As proof he cited the fact that the district, told to find a larger meeting space to accommodate more people, opted to remodel a school five miles away at a cost of $480,000. And those dollars, Finchem said, were paid for out of desegregation funds.

Finchem also he quoted from a statement by Gloria Copeland, an education activist who has been monitoring the desegregation program, questioning the expenditure of $3 million in desegregation dollars for a practice gymnasium.

Sanchez did not specifically ask lawmakers to kill the legislation. Instead he detailed for committee members all the oversight of how the funds are used that already exists, including a court-appointed special master, two sets of plaintiffs who sued the district and the U.S. Department of Justice.

"And a federal judge approves a final budget," Sanchez said.

The superintendent did not dispute the cost of the new board room. But he told lawmakers there's more to the story than what Finchem said.

He said while the district was implementing its Mexican American studies program there were people who wanted to go to board meetings but could not get in to the hearing room. And that site also did not provide translation services.

"So these folks filed a complaint with the (federal) Office of Civil Rights," Sanchez explained. He said that agency told the district they can build a larger board room voluntarily.

"Or you could fight us on it and if we win you have to pay those legal costs and you still have to build a bigger governing board room," Sanchez quoted OCR officials as saying. The superintendent said that information was relayed to the federal judge overseeing the desegregation case who gave the district permission to use the funds "to keep us out of more legal trouble with the federal government."

Asked after the meeting about Finchem's claim of $3 million for a practice gym, Sanchez said, "I don't know what he's talking about."

Wednesday's debate went beyond whether an audit is appropriate to exactly how it would be funded.

Finchem's legislation required the cash to come from the money the district now collects from taxpayers specifically for desegregation costs. That led House Minority Leader Eric Meyer to question whether that's even legal given that the district is limited on how it can use the extra funds.

"I am not an attorney," Finchem responded. But he said the cost, whatever it is, this kind of review is appropriate as the district has spent $1.5 billion since the desegregation efforts began.

But Ross Ehrick of the state Auditor General's Office, which would be tasked with conducting the review, said he's not sure it would be legal to divert those dollars.

The legislation did not target just Tucson Unified School District.

To keep it from being special legislation, Finchem crafted it to require an audit of any district that spends at least $15 million a year on desegregation funds. That also draws in Phoenix Union High School District.

The entire proposal angered Rep. Lela Alston, D-Phoenix, who sits on the PUHSD governing board, who said there is no evidence of misspending.

"Are we just here on a witch hunt?" she asked.

But Rep. John  Allen, R-Scottsdale, said he saw nothing inappropriate in the review.

He said this is not just to find criminal conduct or malfeasance. Allen said it also is "to see if the money went where it was properly supposed to" or might have been misdirected.

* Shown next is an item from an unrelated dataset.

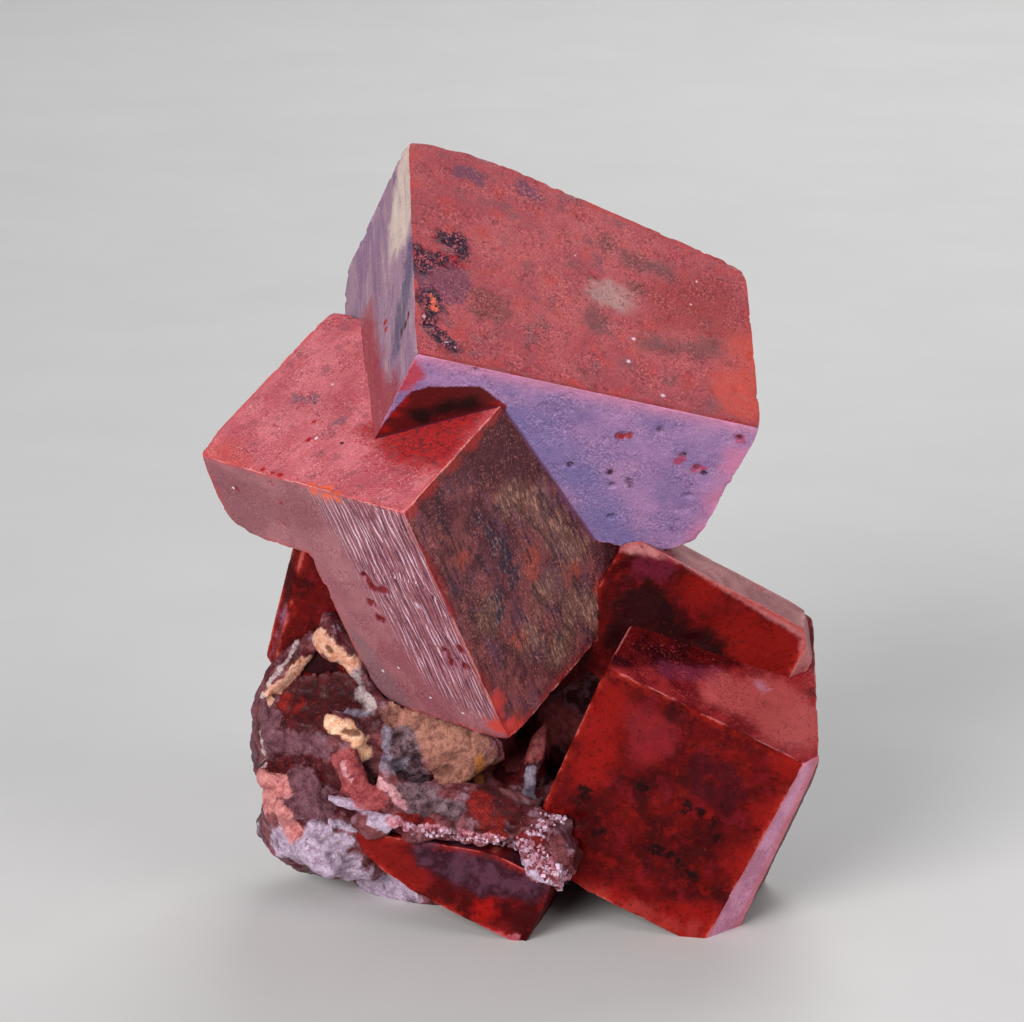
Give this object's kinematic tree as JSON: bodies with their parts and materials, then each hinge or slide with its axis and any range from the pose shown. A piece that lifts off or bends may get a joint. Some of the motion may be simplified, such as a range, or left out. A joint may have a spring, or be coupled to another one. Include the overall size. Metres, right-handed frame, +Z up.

Anyway, Allen said, this kind of audit actually might turn up good practices that the more than one dozen other school districts in the state with similar desegregation orders could mirror.

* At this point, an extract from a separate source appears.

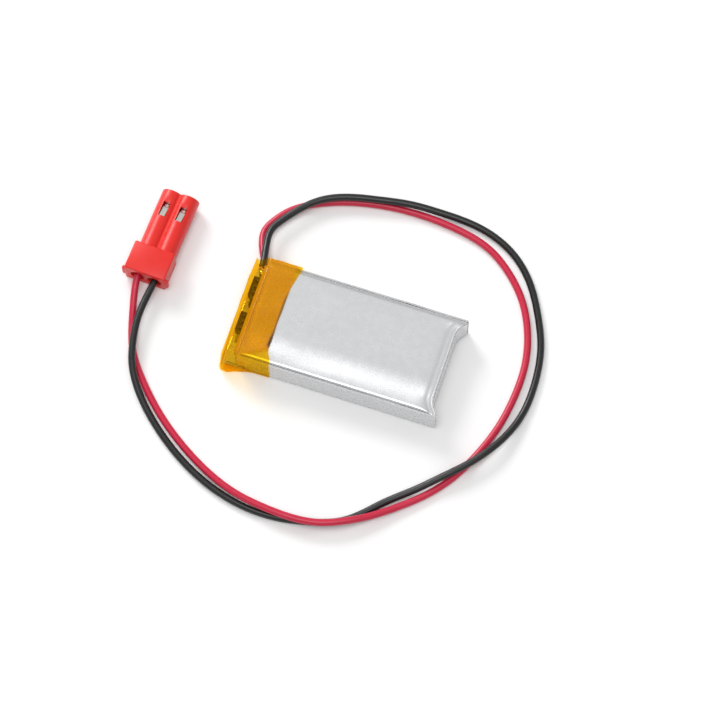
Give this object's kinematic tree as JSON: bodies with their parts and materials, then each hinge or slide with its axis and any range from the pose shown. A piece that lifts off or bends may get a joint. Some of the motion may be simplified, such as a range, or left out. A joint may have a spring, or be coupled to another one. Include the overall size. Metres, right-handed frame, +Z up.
{
  "type": "lipo battery pack",
  "caption": "Single-cell lithium polymer pouch battery with a protection board under amber tape, a red and a black lead, and a two-pole plug.",
  "frame": {"origin": "under the middle of the cell and its tape, on the surface that the pack lies on", "axes": "+X along the cell from its taped end to its folded end, +Y across it towards the side where the leads leave, +Z up, out of the drawn face"},
  "size_m": [0.0598, 0.0507, 0.0049],
  "materials": {
    "pouch": "satin aluminium laminate",
    "cathode": "black coating on aluminium foil",
    "anode": "graphite coating on copper foil",
    "separator": "thin porous film",
    "closing_tape": "glossy tape",
    "aluminium": "rolled strip",
    "nickel": "rolled nickel strip",
    "film": "translucent film",
    "board": "fibreglass board with solder mask",
    "insulator": "fish paper",
    "chip": "moulded epoxy",
    "capacitor": "fired ceramic",
    "solder": "bright solder",
    "tape": "glossy amber film",
    "red_insulation": "extruded insulation",
    "black_insulation": "extruded insulation",
    "copper": "tinned copper strands",
    "nylon": "moulded nylon",
    "tinned": "tinned bronze sheet"
  },
  "bodies": {
    "root": {"pouch_drawn_half": "pouch", "pouch_flat_half": "pouch", "cathode_strip": "cathode", "anode_strip": "anode", "separator_inner": "separator", "separator_outer": "separator", "roll_closing_tape": "closing_tape", "positive_tab": "aluminium", "negative_tab": "nickel", "positive_tab_seal": "film", "negative_tab_seal": "film", "circuit_board": "board", "board_insulator": "insulator", "protection_chip": "chip", "switch_chip": "chip", "positive_weld_plate": "nickel", "negative_weld_plate": "nickel", "supply_resistor": "chip", "sense_resistor": "chip", "filter_capacitor": "capacitor", "positive_solder_joint": "solder", "negative_solder_joint": "solder", "polyimide_tape": "tape", "red_lead": "red_insulation", "black_lead": "black_insulation", "red_strands_board_end": "copper", "black_strands_board_end": "copper", "red_strands_plug_end": "copper", "black_strands_plug_end": "copper", "connector_housing": "nylon", "positive_contact": "tinned", "negative_contact": "tinned"}
  },
  "joints": []
}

Meyer, however, questioned whether what Finchem wants would be a waste of money, whoever pays for it. He cited Sanchez' testimony that the district already is set to have its standard audit, a regular desegregation audit and a performance audit already scheduled by the state Auditor General's Office.

What Finchem's legislation sought, however, would be a bit difference.

Melanie Chesney of the Auditor General's Office told lawmakers the "forensic audit" demanded in SB 1120 required examination of each and every transaction. By contrast, she said, standard audits look at a random sample of transactions.

Aside from questions of duplication of existing reviews, Sanchez also questioned how quickly a separate audit could be done.

Sanchez pointed out the legislation would prevent any desegregation funds from being collected and spent for the 2016-2017 school year until not only the audit is complete but until it is reviewed by a legislative panel. The superintendent said if that process dragged on he could be forced to lay off staff, cut class size — and then find the district in violation of federal court orders.